▶ **Written task**:
From the records below, give the number of lines that contain the string "joints", without any other text.
** Start of Recorded information **
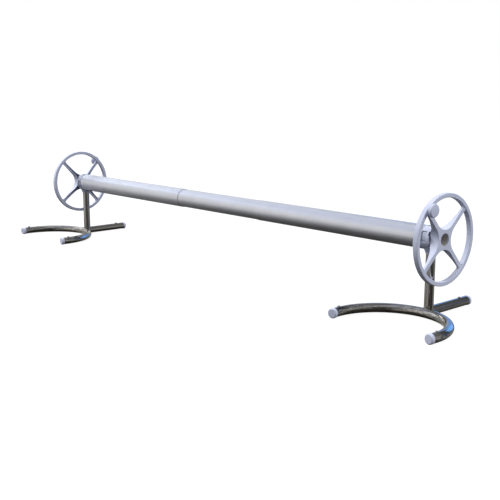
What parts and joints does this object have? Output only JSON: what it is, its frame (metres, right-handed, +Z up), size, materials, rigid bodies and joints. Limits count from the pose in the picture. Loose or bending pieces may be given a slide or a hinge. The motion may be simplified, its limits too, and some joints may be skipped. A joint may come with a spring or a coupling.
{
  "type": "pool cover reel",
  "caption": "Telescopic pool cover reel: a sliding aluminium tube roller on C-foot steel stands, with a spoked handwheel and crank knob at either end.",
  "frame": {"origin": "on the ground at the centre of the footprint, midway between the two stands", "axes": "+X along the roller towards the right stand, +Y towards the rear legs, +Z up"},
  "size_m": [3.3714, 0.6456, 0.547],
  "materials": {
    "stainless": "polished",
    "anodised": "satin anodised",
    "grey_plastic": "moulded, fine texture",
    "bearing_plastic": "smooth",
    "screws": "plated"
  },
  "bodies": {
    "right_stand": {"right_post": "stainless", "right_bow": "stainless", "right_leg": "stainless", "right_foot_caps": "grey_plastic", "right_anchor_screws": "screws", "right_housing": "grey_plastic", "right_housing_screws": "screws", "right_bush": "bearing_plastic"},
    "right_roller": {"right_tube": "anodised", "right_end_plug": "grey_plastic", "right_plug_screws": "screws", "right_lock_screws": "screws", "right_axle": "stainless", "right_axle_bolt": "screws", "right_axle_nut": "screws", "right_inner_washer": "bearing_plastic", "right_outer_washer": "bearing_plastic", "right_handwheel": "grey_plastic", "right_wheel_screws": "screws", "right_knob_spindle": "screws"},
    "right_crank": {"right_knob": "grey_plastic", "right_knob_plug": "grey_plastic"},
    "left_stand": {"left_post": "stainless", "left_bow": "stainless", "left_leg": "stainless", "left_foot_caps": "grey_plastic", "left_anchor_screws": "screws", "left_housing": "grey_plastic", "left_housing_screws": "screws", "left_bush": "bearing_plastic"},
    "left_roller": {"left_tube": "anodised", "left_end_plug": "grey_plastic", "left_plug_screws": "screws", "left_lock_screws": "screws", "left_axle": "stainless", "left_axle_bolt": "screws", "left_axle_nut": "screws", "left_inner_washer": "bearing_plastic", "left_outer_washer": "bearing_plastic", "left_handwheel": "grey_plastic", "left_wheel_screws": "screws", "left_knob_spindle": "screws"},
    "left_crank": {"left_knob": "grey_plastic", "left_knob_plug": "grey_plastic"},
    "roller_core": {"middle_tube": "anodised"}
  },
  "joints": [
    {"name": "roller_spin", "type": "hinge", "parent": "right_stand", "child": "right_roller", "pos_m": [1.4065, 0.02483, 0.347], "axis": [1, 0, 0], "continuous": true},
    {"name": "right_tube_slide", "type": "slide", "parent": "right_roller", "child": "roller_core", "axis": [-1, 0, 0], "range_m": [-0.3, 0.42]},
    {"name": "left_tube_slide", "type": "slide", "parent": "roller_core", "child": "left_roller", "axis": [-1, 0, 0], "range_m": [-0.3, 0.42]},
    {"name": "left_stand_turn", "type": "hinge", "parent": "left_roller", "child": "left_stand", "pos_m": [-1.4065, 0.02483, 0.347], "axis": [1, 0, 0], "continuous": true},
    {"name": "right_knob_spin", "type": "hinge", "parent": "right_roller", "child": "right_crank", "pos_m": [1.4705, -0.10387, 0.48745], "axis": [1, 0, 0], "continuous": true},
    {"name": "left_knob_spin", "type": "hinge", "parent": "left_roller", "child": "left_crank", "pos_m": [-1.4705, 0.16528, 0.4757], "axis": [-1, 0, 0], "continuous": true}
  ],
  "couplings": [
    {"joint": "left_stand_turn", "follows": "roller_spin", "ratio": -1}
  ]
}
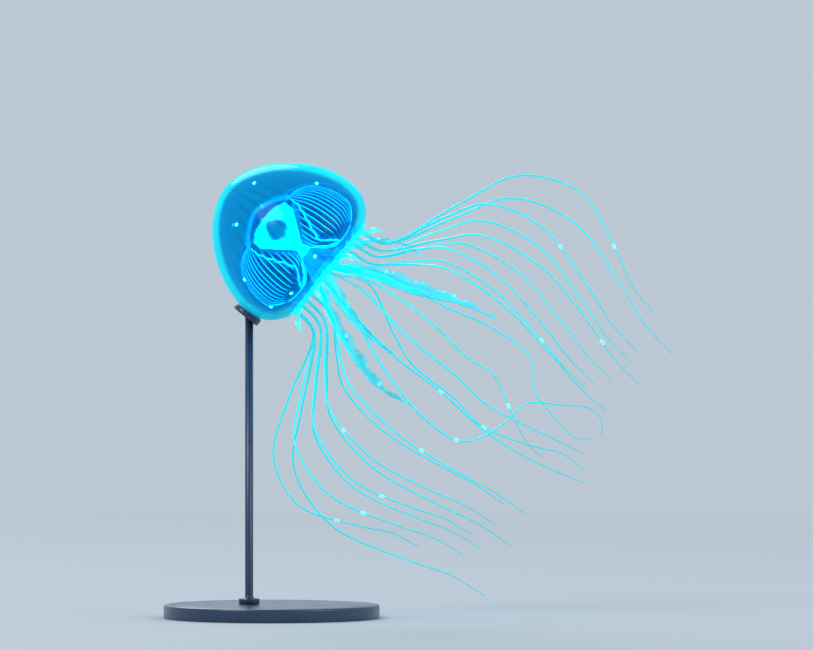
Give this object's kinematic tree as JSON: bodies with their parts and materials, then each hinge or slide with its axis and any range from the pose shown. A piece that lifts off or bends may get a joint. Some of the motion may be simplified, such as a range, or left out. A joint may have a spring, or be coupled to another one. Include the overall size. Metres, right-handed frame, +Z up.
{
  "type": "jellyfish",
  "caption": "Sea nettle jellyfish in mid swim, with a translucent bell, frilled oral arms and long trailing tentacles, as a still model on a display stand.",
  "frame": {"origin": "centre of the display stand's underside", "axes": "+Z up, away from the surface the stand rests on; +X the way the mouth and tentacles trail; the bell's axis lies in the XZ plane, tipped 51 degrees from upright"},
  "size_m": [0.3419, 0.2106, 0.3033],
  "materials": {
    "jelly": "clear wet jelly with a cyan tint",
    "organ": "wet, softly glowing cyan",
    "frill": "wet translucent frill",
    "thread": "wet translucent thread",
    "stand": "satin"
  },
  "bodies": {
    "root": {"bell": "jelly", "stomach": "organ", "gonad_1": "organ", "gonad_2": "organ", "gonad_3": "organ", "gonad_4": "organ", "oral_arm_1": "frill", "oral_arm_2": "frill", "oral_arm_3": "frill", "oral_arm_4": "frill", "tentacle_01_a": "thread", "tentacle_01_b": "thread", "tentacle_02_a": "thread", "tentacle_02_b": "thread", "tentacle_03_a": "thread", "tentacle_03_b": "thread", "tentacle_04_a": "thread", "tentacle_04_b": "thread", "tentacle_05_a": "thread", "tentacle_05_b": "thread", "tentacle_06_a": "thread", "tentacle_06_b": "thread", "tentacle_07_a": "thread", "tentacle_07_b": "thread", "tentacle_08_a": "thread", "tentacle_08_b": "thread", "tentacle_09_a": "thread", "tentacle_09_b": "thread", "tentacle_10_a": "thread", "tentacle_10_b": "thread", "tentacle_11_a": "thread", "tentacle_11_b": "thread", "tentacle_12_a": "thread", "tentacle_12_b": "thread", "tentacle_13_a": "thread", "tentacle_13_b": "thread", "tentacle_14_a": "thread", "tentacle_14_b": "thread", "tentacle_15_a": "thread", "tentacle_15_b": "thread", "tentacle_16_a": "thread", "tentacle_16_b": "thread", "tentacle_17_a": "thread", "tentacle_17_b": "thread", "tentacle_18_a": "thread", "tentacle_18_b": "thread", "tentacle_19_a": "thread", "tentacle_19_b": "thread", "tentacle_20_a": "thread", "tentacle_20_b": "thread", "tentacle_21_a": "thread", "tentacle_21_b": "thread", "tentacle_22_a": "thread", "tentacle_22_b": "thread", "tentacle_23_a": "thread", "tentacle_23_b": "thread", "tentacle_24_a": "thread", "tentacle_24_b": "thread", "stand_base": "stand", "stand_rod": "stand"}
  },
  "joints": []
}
** End of Recorded information **
▶ **Answer to this problem**:
3